Seguramente nuestros antepasados más progresistas soñaban con un futuro brillante. Una sociedad abierta, plural, tolerante y culta. Menos mal que no nos sobrevive ninguno, y es que los sueños, sueños son, unos más frustrantes que otros. Aunque la realidad supera a veces la más visionaria de las fantasías y tenemos trenes supersónicos, impresoras 3D y Facebook, seguimos peleándonos con el vecino por las mismas cosas, eso sí, amparados por nuestros seguidores en las redes sociales, donde tienen voz legiones de idiotas, que diría Umberto Eco, que dan por bueno y útil un pensamiento único porque sí. Histéricos monaguillos del pensamiento único, eso somos. Y muchos ni siquiera se molestan en contrastar aquello que defienden o rebaten con pasión.

Fanáticos de cualquier cosa somos, extremistas los unos y los otros, siempre que no se trate de espiritualidad, claro, eso es para ignorantes, y ya no me refiero al catolicismo (conozco a muchos católicos practicantes que lo llevan en secreto). Está de moda criticar con vehemencia todo lo que huela a Dios, incluso cagarse en él, con rabia incontenible, digna del más despechado (y tonto) de los amantes. Lo veo a diario y me inquieta. Sinónimo de altura intelectual y popularidad es hablar (dejarlo por escrito, para ganar likes o una condena, lo mismo da) abiertamente de la inexistencia de seres imaginarios y de la inutilidad de los mismos, queriendo convertir a lo bestia a los demás. La inquietud ya desemboca en un miedo atroz a abrir la boca en cuestiones personales de cualquier índole.

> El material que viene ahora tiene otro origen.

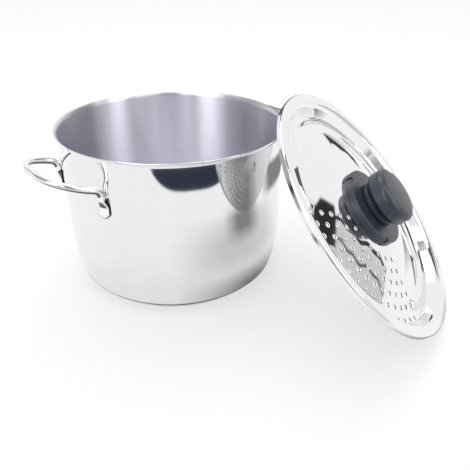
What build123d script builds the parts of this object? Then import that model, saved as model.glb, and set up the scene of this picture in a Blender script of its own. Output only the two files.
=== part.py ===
from build123d import *
import os
from math import asin, atan2, cos, degrees, radians, sin, sqrt

# A stainless pasta pot and its strainer lid, in millimetres.
# The pot stands on z = 0 with its axis on Z and its two wire handles on the X axis.
# The lid is off the pot: it stands on its edge beside the pot and leans back towards it.

# Pot body
bore_radius = 110.0            # inside of the straight wall
pot_wall = 0.8
pot_height = 159.0             # floor to the top of the lip
belly_height = 56.0            # where the straight wall starts to draw in
belly_radius = 155.0
corner_radius = 8.0           # outside radius between the belly and the flat bottom
lip_bend_radius = 5.0
lip_turn = 60.0                # degrees that the pouring lip turns outwards

# Heat-spreading base
cap_wall = 0.6
core_thickness = 4.8
cap_edge_radius = 1.6
core_edge_radius = 1.4
core_clearance = 0.1

# Wire handles
wire_diameter = 6.0
handle_half_span = 43.5        # wire centre to the handle's middle plane
handle_reach = 41.3            # along the slope of the loop
handle_slope = 19.1            # degrees above level
handle_corner_radius = 34.5
handle_bend_radius = 8.5
handle_drop = 29.7             # top of the lip to the level where the loop starts
foot_length = 27.3
foot_width = 10.5
foot_thickness = 3.8
foot_taper = 8.0
foot_toe = 2.5
foot_toe_share = 0.6           # width of the toe's end against the foot's width
foot_trim = 0.4                # metal of the foot that the curve of the wall trims away

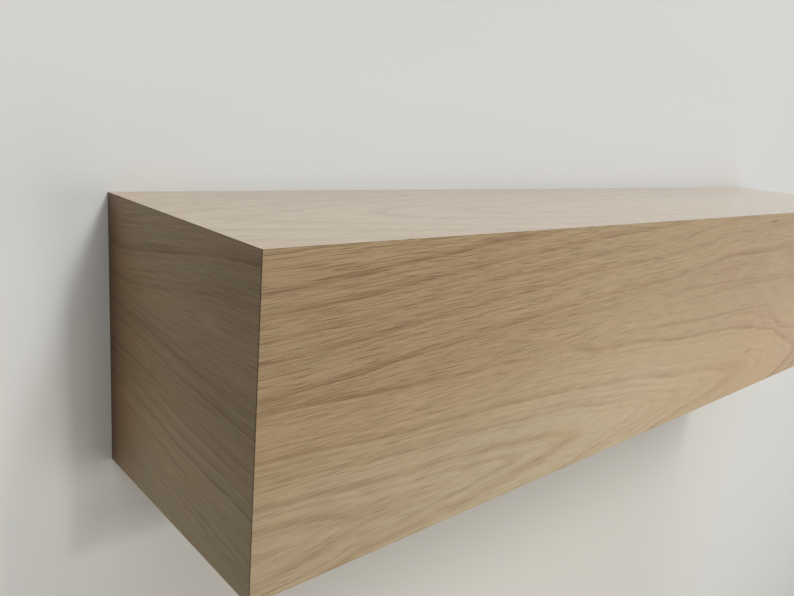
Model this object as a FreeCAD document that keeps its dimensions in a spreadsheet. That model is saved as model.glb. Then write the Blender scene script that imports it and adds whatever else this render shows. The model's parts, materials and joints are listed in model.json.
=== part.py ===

Por ejemplo, me parecería ridículo y descabellado plantarme en la cola del Falla, o ir una tienda de Apple a insultar a todos los que están ahí desde el día anterior, con devoción, para llevarse a casa el último cacharro carísimo o la entrada para rezar a sus dioses paganos sobre las tablas, solo porque a mí me parezca una pérdida de tiempo y de dinero. Gustos y colores. Tampoco me meteré, lo prometo, con los ateos que van al homeópata o son expertos en reiki. Namasté y tal. Que hablen los otros, ¿no?

Así que cada noche seguiré, mientras el mundo discute, y retuitea insultos hasta el hartazgo, leyendo con mis hijos para sosegarnos. Entre cuento y cuento, rezaremos bajito alguna plegaria, no sé si a Dios, ése mismo que no entiende de instituciones ni curas ni tribunales supremos, ni se prodiga en internet, a la naturaleza, al flan de vainilla, o quizás a los espíritus de esos antepasados progresistas e ingenuos que nos soñaban inteligentes, para que velen por nosotros. Amén.